トレイルで出会った感じの良いカップルに、「遺跡を探しているが場所を知りませんか?」とたずねました。彼らも同じような手書きの観光ガイドと地図のコピーを持っていましたが、それには遺跡のことすら書かれていませんでした。


このカップルの女性が、


「いくつかのヴォルテックスを訪れたが、ボイントン・キャニオンでは初めて不思議なパワーを感じることができた」


と言われたので思わず身を乗り出して、


「本当ですか?」


と聞いたら何と、


「、とこれには書いてある!」??


一同爆笑!


途中ガラガラヘビのような音が草むらからしてきたりして、なかなか楽しいハイキングでした。なんか、力がみなぎって来たような気もしますし、ただ疲れただけのような感じもしますし。

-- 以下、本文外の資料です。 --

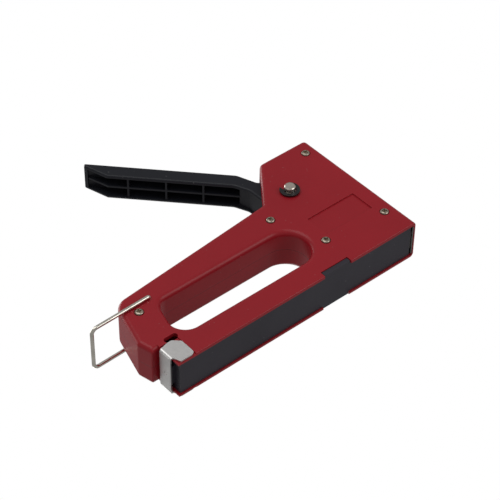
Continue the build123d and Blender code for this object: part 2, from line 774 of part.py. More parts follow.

うーん、よくわからん!でも変化に富んだすばらしい風景を堪能できました。

265.ヴォルテックス2: エアポート・メサ (2003/12/03)

エアポート・メサは、赤い岩で出来た小高い山です。道路際からの高さは50メートルぐらいでしょうか。道路脇の駐車スペースに車を止めて、5分も歩けば頂上に着きます。


夕日をここから見るのが名物と言うことで、既に頂上には先客がいて瞑想に耽っています。ここのパワーと波長が合う人は、体が軽く感じるようになりこの山を軽々上る事ができるそうです。


近くにプロペラ機が発着するエアポートがあるため、この名前が付いているそうです。確かに、ここから見渡すセドナの町は、どちらの方角も奇妙な形をした赤い岩山が立ち並び、夕暮れの斜めに傾いた日光に照らされると、一層神秘的な風景になってきます。


パワーを感じるためには、心を開かないといけないと言うことなのですが、普段から修行をしていないと、どうやって良いやら分からないままに日は暮れて行き、肌寒くなってきました。


ふと見ると、さっき瞑想に耽っていた人も、知らぬ間にジャンパーを着込んでいます。やはり瞑想をしていても寒くなるのかと、妙に感心しながら山を下りて行きました。


この岩山の近くのエアポートにも、多くの人が落日を見に来ていました。かなり有名なスポットだったようです。また、それらの見物客を目当てにした水晶のネックレスなどを売る若者たちがいたりして、縁日のような賑わいになっています。


多くの人がエアポート・メサのパワーを感じるそうですが、私の中にはそのような感覚はありませんでした。


それにしても、飛行機が異常によく見えます。それらの一つがUFOに見えなくもないような気がして来ます。周りの神秘的な風景の中では、何かが起こっても不思議ではないように思いました。